--- Start ---

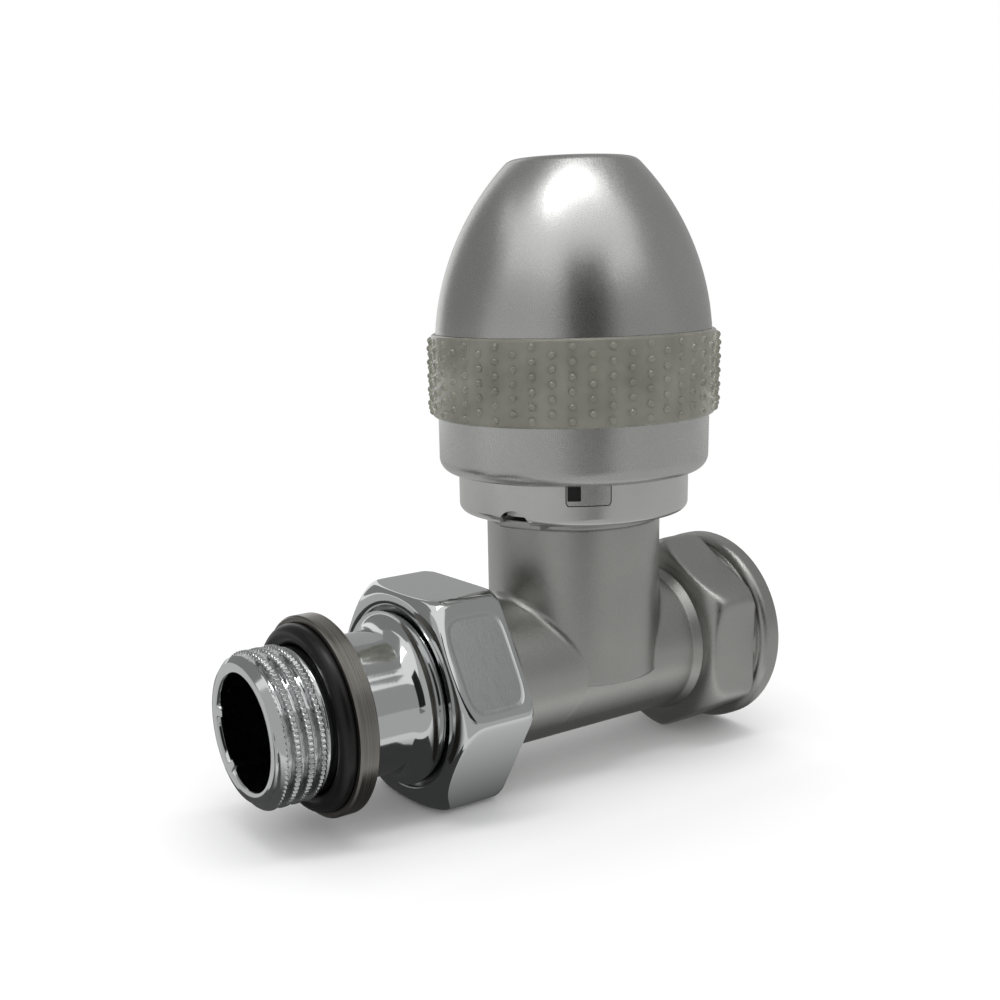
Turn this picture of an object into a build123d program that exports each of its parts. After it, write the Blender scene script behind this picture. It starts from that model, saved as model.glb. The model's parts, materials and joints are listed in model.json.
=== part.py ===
from build123d import *
from math import cos, pi, radians, sin, sqrt
import os

os.makedirs("parts", exist_ok=True)

# A straight radiator valve with a handwheel and a union tailpiece, in millimetres, +Z up.
# The origin is the middle of the pipe port's mouth. The pipe axis is X, with the port's mouth facing +X
# and the tailpiece at the -X end. The stem is upright at the distance port_reach behind the mouth.
# Sketch points are (along, up) from where the stem axis crosses the pipe axis: along is towards the port
# for what is turned round the pipe axis, and is the radius for what is turned round the stem axis.

# Fits and clearances
running_clearance = 0.08
seated_clearance = 0.03
face_clearance = 0.15
thread_clearance = 0.06
cut_margin = 1.0

# Valve body, pipe run
port_reach = 28.5
port_thread_radius = 9.3
port_thread_depth = 12.0
port_collar_length = 3.4
port_collar_radius = 14.9
port_collar_front_round = 1.2
port_collar_mouth_round = 0.7
port_groove_width = 0.8
port_groove_radius = 13.6
port_hex_across_flats = 27.0
port_hex_length = 8.0
port_hex_corner_round = 2.4
port_hex_circle_radius = 15.3
port_hex_crown_length = 4.1
port_hex_rear_bevel = 0.5
shoulder_length = 2.0
shoulder_radius = 11.7
barrel_radius = 10.8
inlet_radius = 3.8
inlet_drop = 3.4
outlet_radius = 3.6
outlet_rise = 5.8

# Valve body, union end
nut_thread_start = 19.6
nut_thread_radius = 13.0
nut_thread_length = 8.0
nut_thread_lead = 0.6
socket_radius = 7.5
socket_depth = 12.6

# Valve body, neck and seat
neck_radius = 12.5
neck_depth = 6.3
neck_ledge = -1.0
neck_top = 21.5
neck_root_round = 1.2
chamber_radius = 9.4
chamber_floor = 2.0
pocket_radius = 5.0
pocket_floor = -7.2
seat_lip_radius = 6.2
seat_lip_height = 0.8
bonnet_thread_radius = 10.1
bonnet_thread_depth = 8.5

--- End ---

Your goal: Search the data for "from" and list every line in which it occurs.

Reply to the exercise:
Turn this picture of an object into a build123d program that exports each of its parts. After it, write the Blender scene script behind this picture. It starts from that model, saved as model.glb. The model's parts, materials and joints are listed in model.json.
from build123d import *
from math import cos, pi, radians, sin, sqrt
# Sketch points are (along, up) from where the stem axis crosses the pipe axis: along is towards the port